## WHAT THE EXERCISE ASKS
Quote every line as given.

## MATERIAL PROVIDED
==========

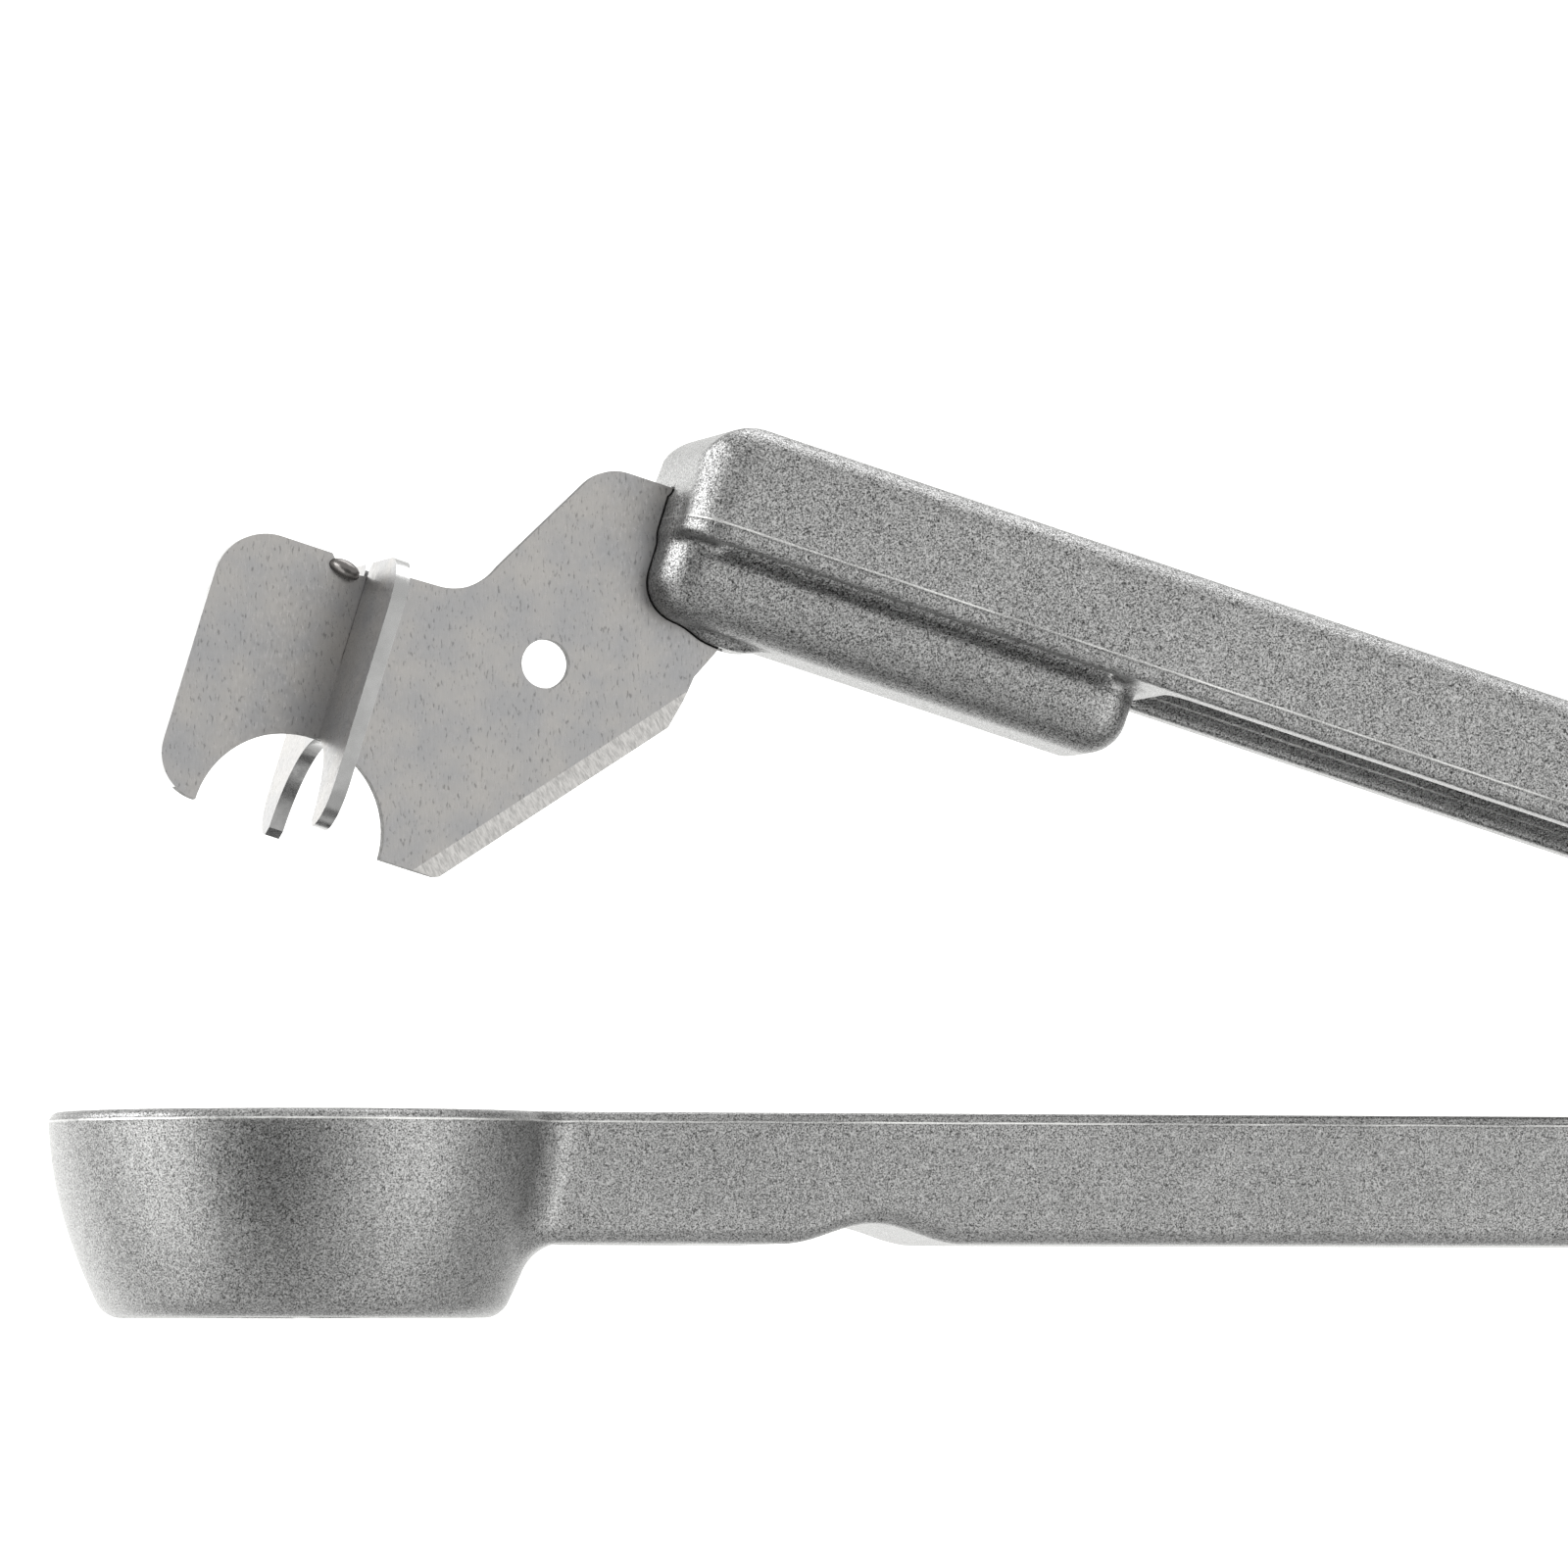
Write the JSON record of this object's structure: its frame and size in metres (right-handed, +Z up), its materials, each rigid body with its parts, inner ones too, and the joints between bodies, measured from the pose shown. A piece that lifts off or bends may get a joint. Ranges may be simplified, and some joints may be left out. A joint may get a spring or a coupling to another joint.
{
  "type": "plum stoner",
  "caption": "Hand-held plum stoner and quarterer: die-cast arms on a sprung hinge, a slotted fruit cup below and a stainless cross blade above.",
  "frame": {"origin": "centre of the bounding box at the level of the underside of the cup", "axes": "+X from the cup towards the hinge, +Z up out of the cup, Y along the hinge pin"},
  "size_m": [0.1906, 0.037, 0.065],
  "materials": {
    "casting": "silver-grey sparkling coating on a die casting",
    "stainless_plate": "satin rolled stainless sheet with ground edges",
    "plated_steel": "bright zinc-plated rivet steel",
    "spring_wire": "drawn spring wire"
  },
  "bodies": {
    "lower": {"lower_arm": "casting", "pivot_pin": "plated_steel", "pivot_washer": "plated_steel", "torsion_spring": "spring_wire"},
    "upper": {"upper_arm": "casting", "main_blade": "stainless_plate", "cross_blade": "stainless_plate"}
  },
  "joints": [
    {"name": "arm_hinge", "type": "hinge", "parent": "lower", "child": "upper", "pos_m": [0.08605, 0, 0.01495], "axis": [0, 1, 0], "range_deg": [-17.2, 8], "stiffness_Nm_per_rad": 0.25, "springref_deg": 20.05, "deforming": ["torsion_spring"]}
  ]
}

==========

## WORKED SOLUTION
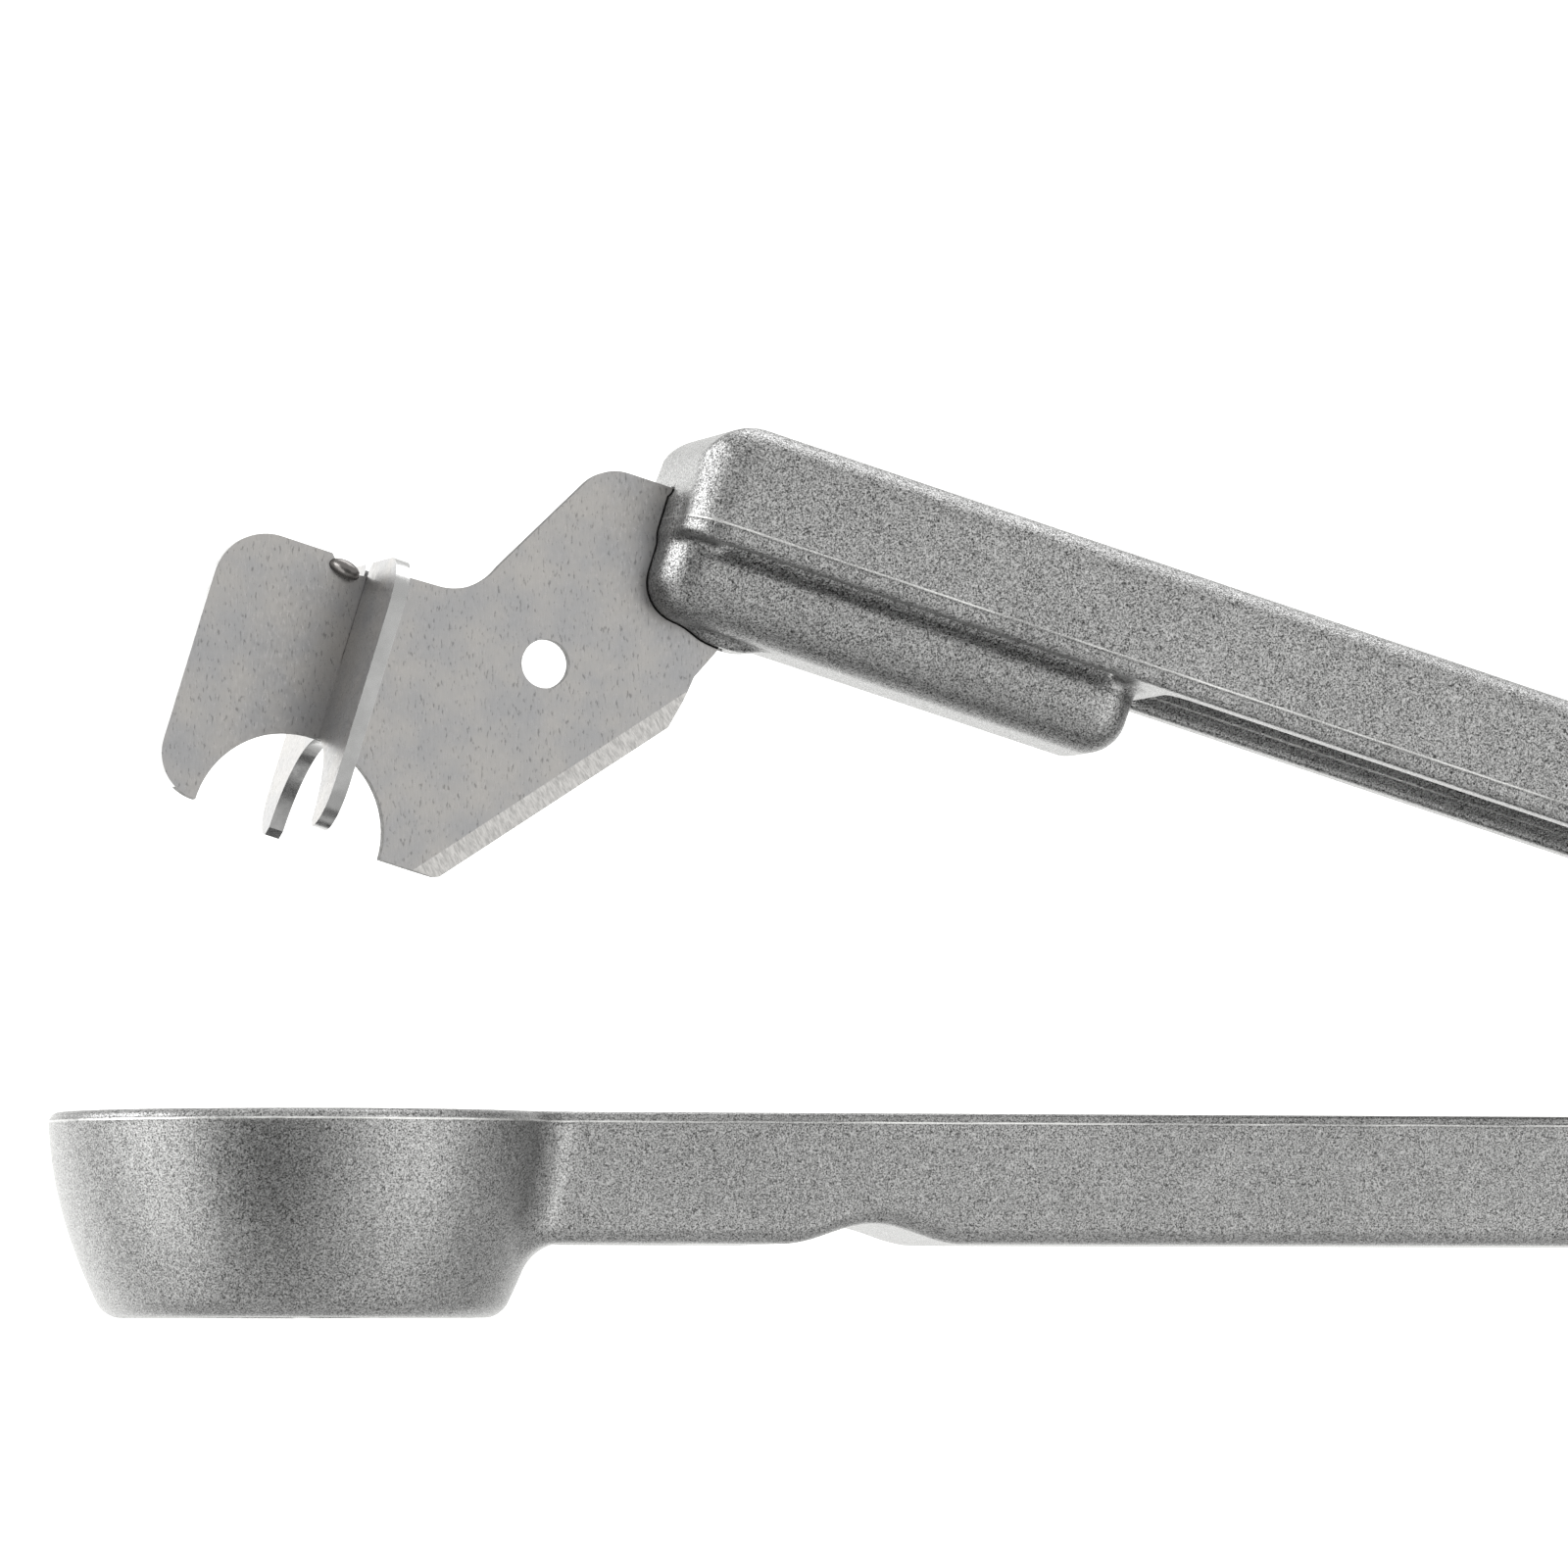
Write the JSON record of this object's structure: its frame and size in metres (right-handed, +Z up), its materials, each rigid body with its parts, inner ones too, and the joints between bodies, measured from the pose shown. A piece that lifts off or bends may get a joint. Ranges may be simplified, and some joints may be left out. A joint may get a spring or a coupling to another joint.
{
  "type": "plum stoner",
  "caption": "Hand-held plum stoner and quarterer: die-cast arms on a sprung hinge, a slotted fruit cup below and a stainless cross blade above.",
  "frame": {"origin": "centre of the bounding box at the level of the underside of the cup", "axes": "+X from the cup towards the hinge, +Z up out of the cup, Y along the hinge pin"},
  "size_m": [0.1906, 0.037, 0.065],
  "materials": {
    "casting": "silver-grey sparkling coating on a die casting",
    "stainless_plate": "satin rolled stainless sheet with ground edges",
    "plated_steel": "bright zinc-plated rivet steel",
    "spring_wire": "drawn spring wire"
  },
  "bodies": {
    "lower": {"lower_arm": "casting", "pivot_pin": "plated_steel", "pivot_washer": "plated_steel", "torsion_spring": "spring_wire"},
    "upper": {"upper_arm": "casting", "main_blade": "stainless_plate", "cross_blade": "stainless_plate"}
  },
  "joints": [
    {"name": "arm_hinge", "type": "hinge", "parent": "lower", "child": "upper", "pos_m": [0.08605, 0, 0.01495], "axis": [0, 1, 0], "range_deg": [-17.2, 8], "stiffness_Nm_per_rad": 0.25, "springref_deg": 20.05, "deforming": ["torsion_spring"]}
  ]
}